Start Date

16-8-2018 12:00 AM

Description

Brands stand at the core of marketing, and social media is now viewed as the most prominent method to engender what we know as “word-of-mouth” (Ghiassi et al. 2013). Social media users who follow brands are growing in number, and companies are increasingly investing in social media in order to better reach their target audiences. Marketers invest in social media to increase brand exposure, facilitate dialogue, foster relationships, and interact with customers (Shi et al. 2014). Companies organize online social content so that they reach a greater and more varied target audience of users. Therefore, it is important to be able to predict the popularity of online content.
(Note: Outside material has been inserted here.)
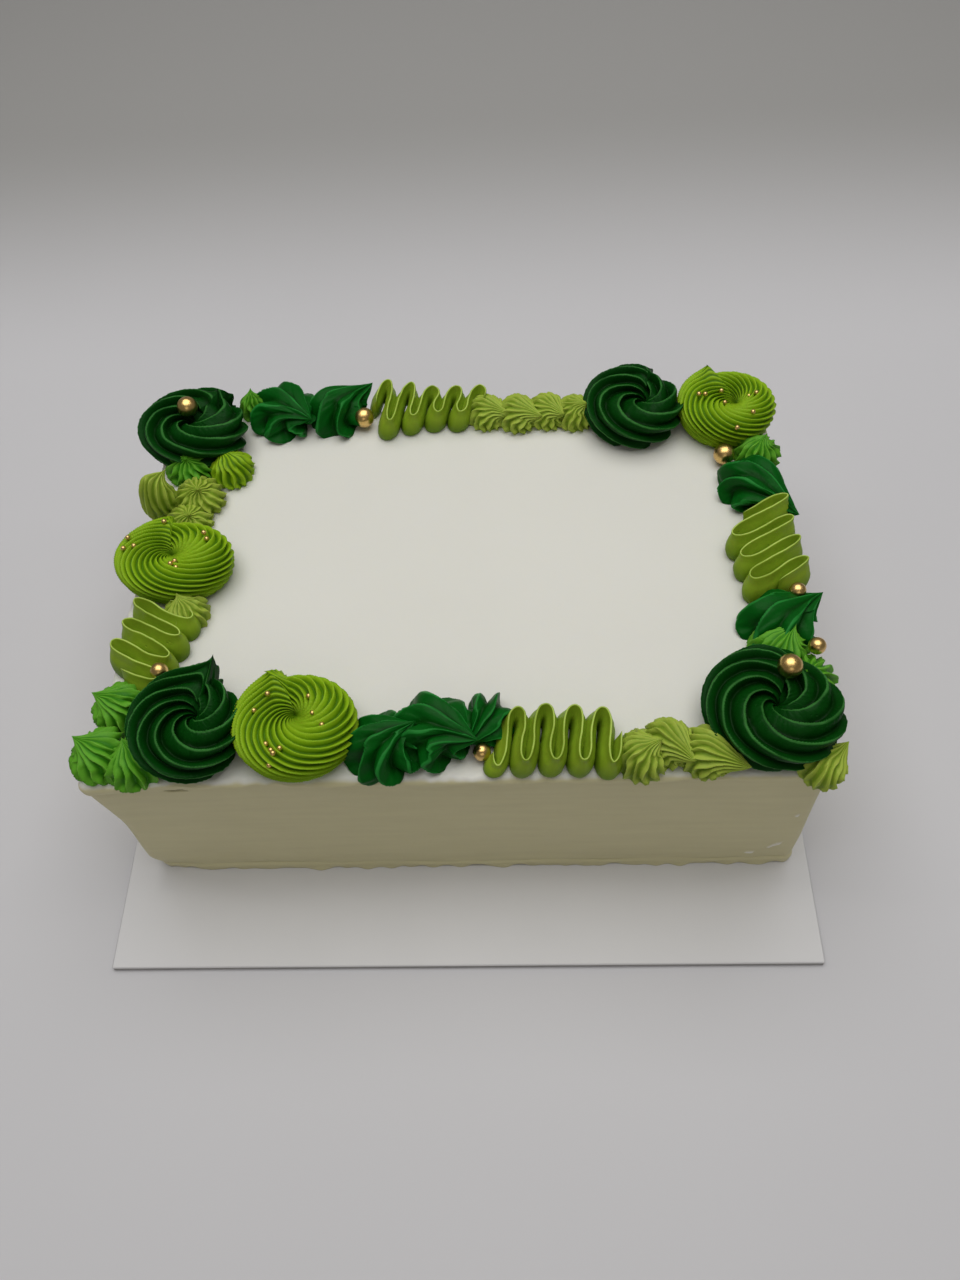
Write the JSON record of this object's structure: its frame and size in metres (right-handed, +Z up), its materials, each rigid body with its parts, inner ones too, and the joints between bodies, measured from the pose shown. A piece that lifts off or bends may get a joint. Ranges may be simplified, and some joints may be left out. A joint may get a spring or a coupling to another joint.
{
  "type": "sheet cake",
  "caption": "Rectangular sheet cake in smooth white icing on a thin square card board, with a border of green piped rosettes, shells, drops and ruffles and gold sugar pearls.",
  "frame": {"origin": "middle of the underside of the board, which the cake rests on", "axes": "+Z up, +X to the right and +Y to the back, seen from the long front side; the long side lies along X"},
  "size_m": [0.305, 0.305, 0.1115],
  "materials": {
    "board": "smooth white coated card",
    "white_icing": "smooth soft buttercream",
    "dark_green_icing": "soft sheen buttercream",
    "emerald_icing": "soft sheen buttercream",
    "mid_green_icing": "soft sheen buttercream",
    "lime_icing": "soft sheen buttercream",
    "olive_icing": "soft sheen buttercream",
    "pale_green_icing": "soft sheen buttercream",
    "gold_pearl": "satin metallic sugar pearl"
  },
  "bodies": {
    "root": {"board": "board", "cake": "white_icing", "ruffle_back": "olive_icing", "drop_back": "mid_green_icing", "rosette_dark_back_left": "dark_green_icing", "shell_emerald_back_left": "emerald_icing", "shell_emerald_back_right": "emerald_icing", "shell_pale_back_1": "pale_green_icing", "shell_pale_back_2": "pale_green_icing", "shell_pale_back_3": "pale_green_icing", "drop_pale_back": "pale_green_icing", "rosette_dark_back_right": "dark_green_icing", "rosette_lime_back_right": "lime_icing", "drop_right_back": "mid_green_icing", "ruffle_right": "olive_icing", "shell_emerald_right_back": "emerald_icing", "shell_emerald_right_front": "emerald_icing", "drop_right_front": "mid_green_icing", "drop_right_corner": "mid_green_icing", "shell_pale_corner": "pale_green_icing", "rosette_dark_front_right": "dark_green_icing", "shell_pale_front_2": "pale_green_icing", "shell_pale_front_3": "pale_green_icing", "ruffle_front": "olive_icing", "drop_pale_front_1": "pale_green_icing", "shell_emerald_front_3": "emerald_icing", "drop_left_front_upper": "mid_green_icing", "ruffle_left": "olive_icing", "rosette_dark_front_left": "dark_green_icing", "rosette_lime_front": "lime_icing", "shell_emerald_front_1": "emerald_icing", "shell_emerald_front_2": "emerald_icing", "drop_left_front_corner": "mid_green_icing", "drop_left_front_lower": "mid_green_icing", "drop_left_back": "mid_green_icing", "drop_left_back_inner": "lime_icing", "drop_pale_left_back_1": "pale_green_icing", "drop_pale_left_back_2": "pale_green_icing", "drop_pale_left_back_3": "pale_green_icing", "rosette_lime_left": "lime_icing", "drop_pale_left_front": "pale_green_icing", "pearl_dark_back_left": "gold_pearl", "pearl_emerald_back": "gold_pearl", "pearl_right_back": "gold_pearl", "pearl_emerald_right": "gold_pearl", "pearl_right_corner": "gold_pearl", "pearl_dark_front_right": "gold_pearl", "pearl_ruffle_front": "gold_pearl", "pearl_ruffle_left": "gold_pearl"}
  },
  "joints": []
}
Predicting whether a brand post is going to be popular and how that popularity will grow, based on the content and timing, is of much interest to social media content providers. While most previous studies have attempted to approach this problem after the content is posted i.e. the ex post prediction of underlying diffusion process using econometric models (e.g. Szabo & Huberman 2010, Zadeh & Sharda 2014, Zaman et al. 2014), this study intends to propose a methodology of an ex-ante prediction of popularity performance based on analyzing large volumes of content generated by brands. We investigate the factors that drive brand post popularity, that is, the number of impressions that a brand post receives on social media. In order to achieve this objective, we perform text mining to extract patterns and characterize brand posts with respect to vividness, interactivity, informativeness, entertainingness, time-sensitiveness, and sentimentality. We then approach this problem as a classification problem and examine several predictive models to predict the final popularity of brand post.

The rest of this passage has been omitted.